» **Direction**
Write the material out again exactly.
++++ Data provided ++++
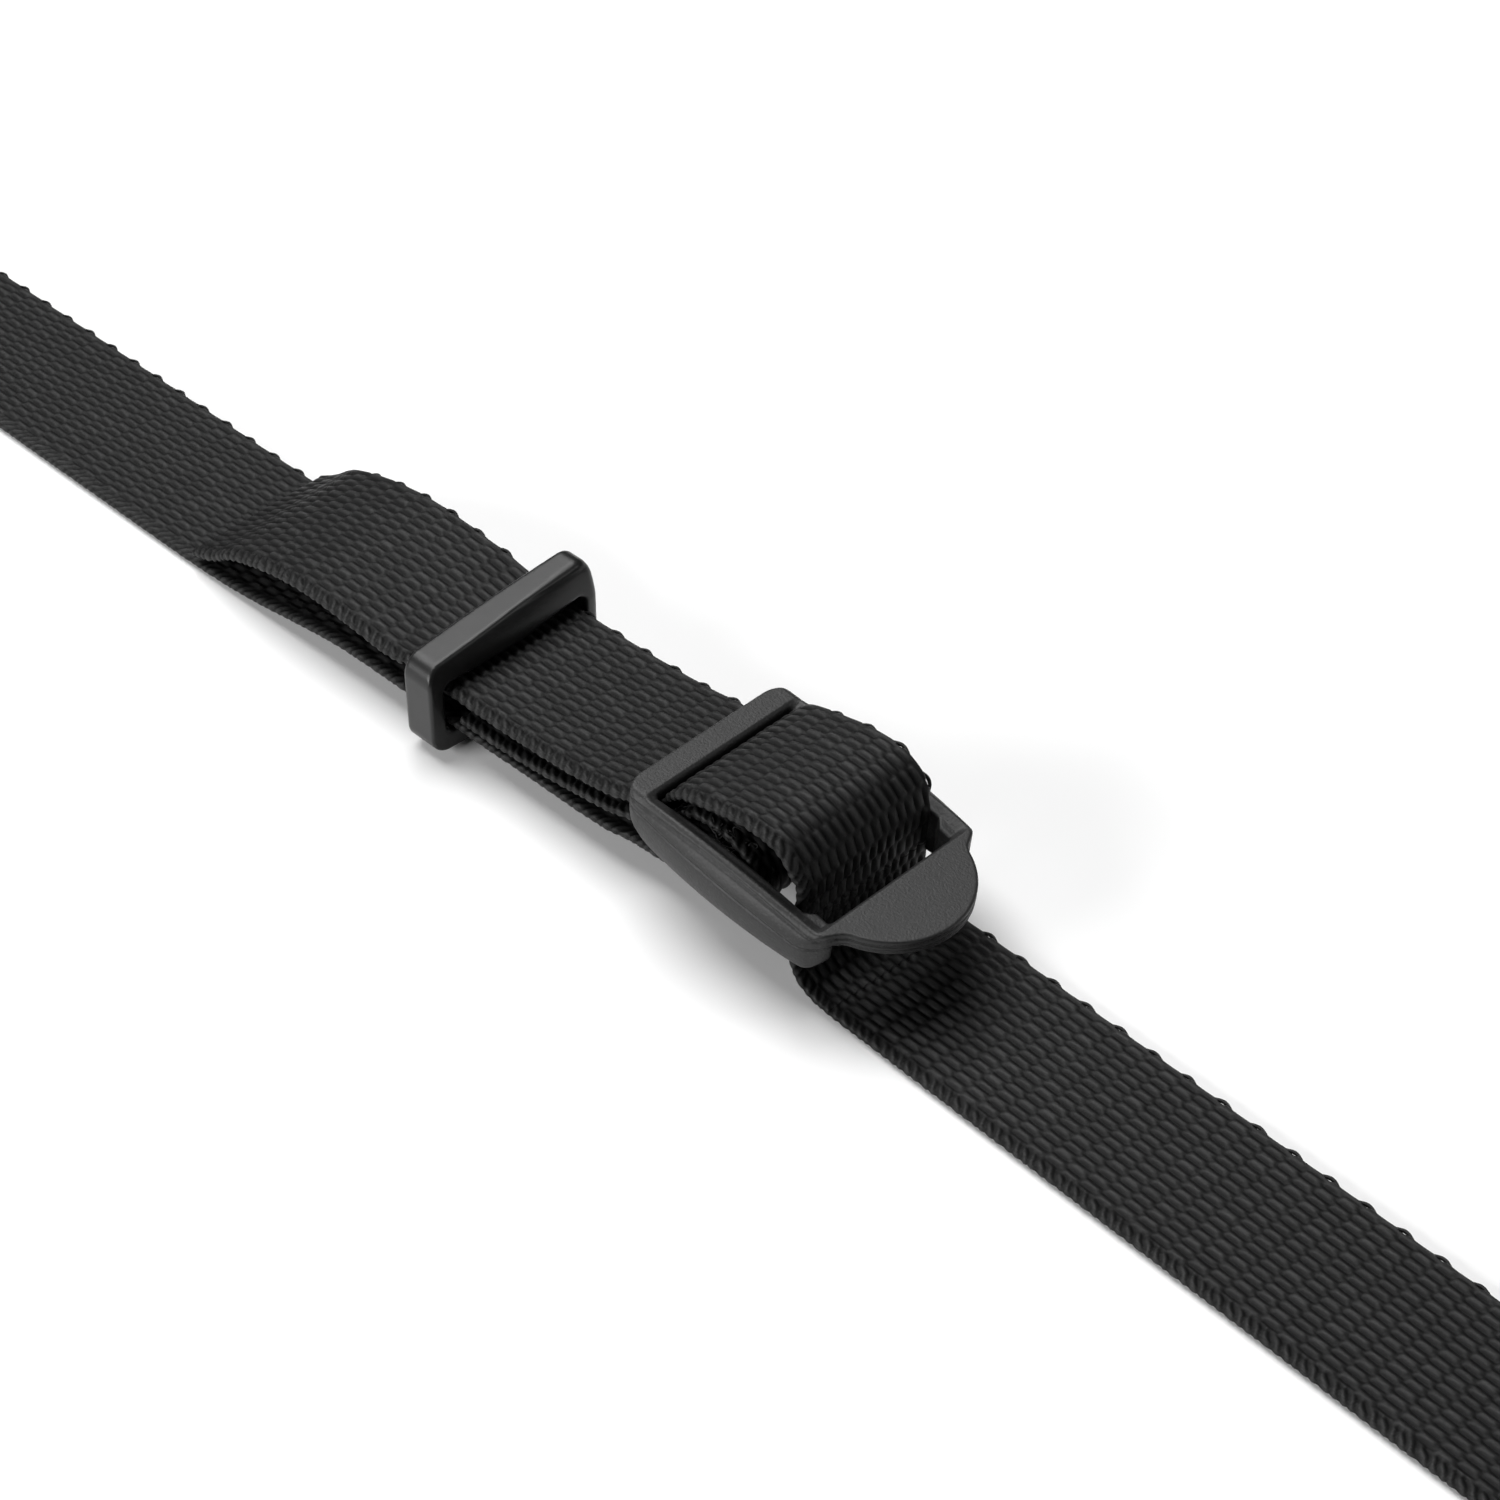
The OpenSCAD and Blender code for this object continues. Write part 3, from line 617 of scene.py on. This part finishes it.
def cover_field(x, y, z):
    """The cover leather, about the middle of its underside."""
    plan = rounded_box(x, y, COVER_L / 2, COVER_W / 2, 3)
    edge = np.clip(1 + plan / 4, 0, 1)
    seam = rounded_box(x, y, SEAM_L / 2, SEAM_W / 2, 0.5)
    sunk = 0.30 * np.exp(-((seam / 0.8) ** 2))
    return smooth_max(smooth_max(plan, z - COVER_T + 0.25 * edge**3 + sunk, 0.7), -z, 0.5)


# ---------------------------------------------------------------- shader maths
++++
» **Right answer**
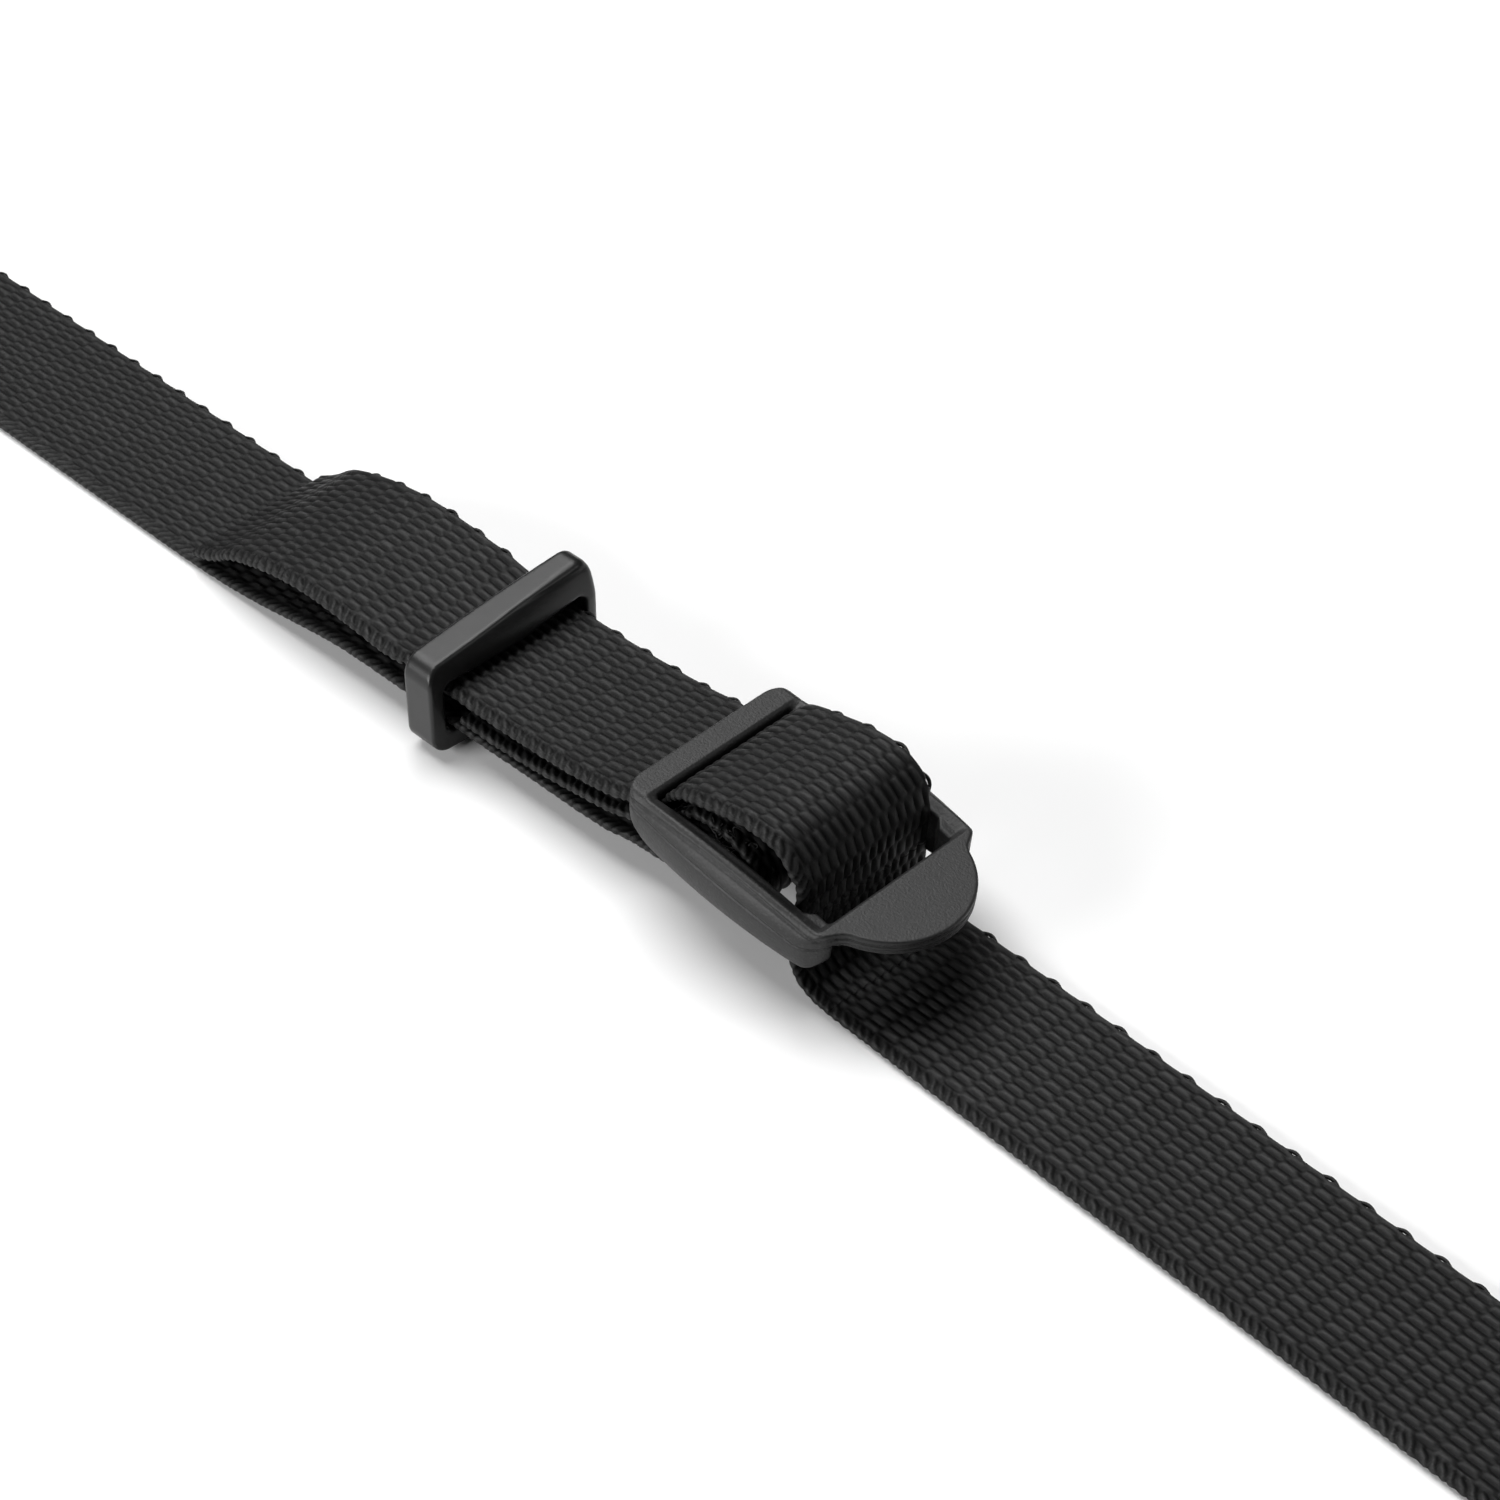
The OpenSCAD and Blender code for this object continues. Write part 3, from line 617 of scene.py on. This part finishes it.
def cover_field(x, y, z):
    """The cover leather, about the middle of its underside."""
    plan = rounded_box(x, y, COVER_L / 2, COVER_W / 2, 3)
    edge = np.clip(1 + plan / 4, 0, 1)
    seam = rounded_box(x, y, SEAM_L / 2, SEAM_W / 2, 0.5)
    sunk = 0.30 * np.exp(-((seam / 0.8) ** 2))
    return smooth_max(smooth_max(plan, z - COVER_T + 0.25 * edge**3 + sunk, 0.7), -z, 0.5)


# ---------------------------------------------------------------- shader maths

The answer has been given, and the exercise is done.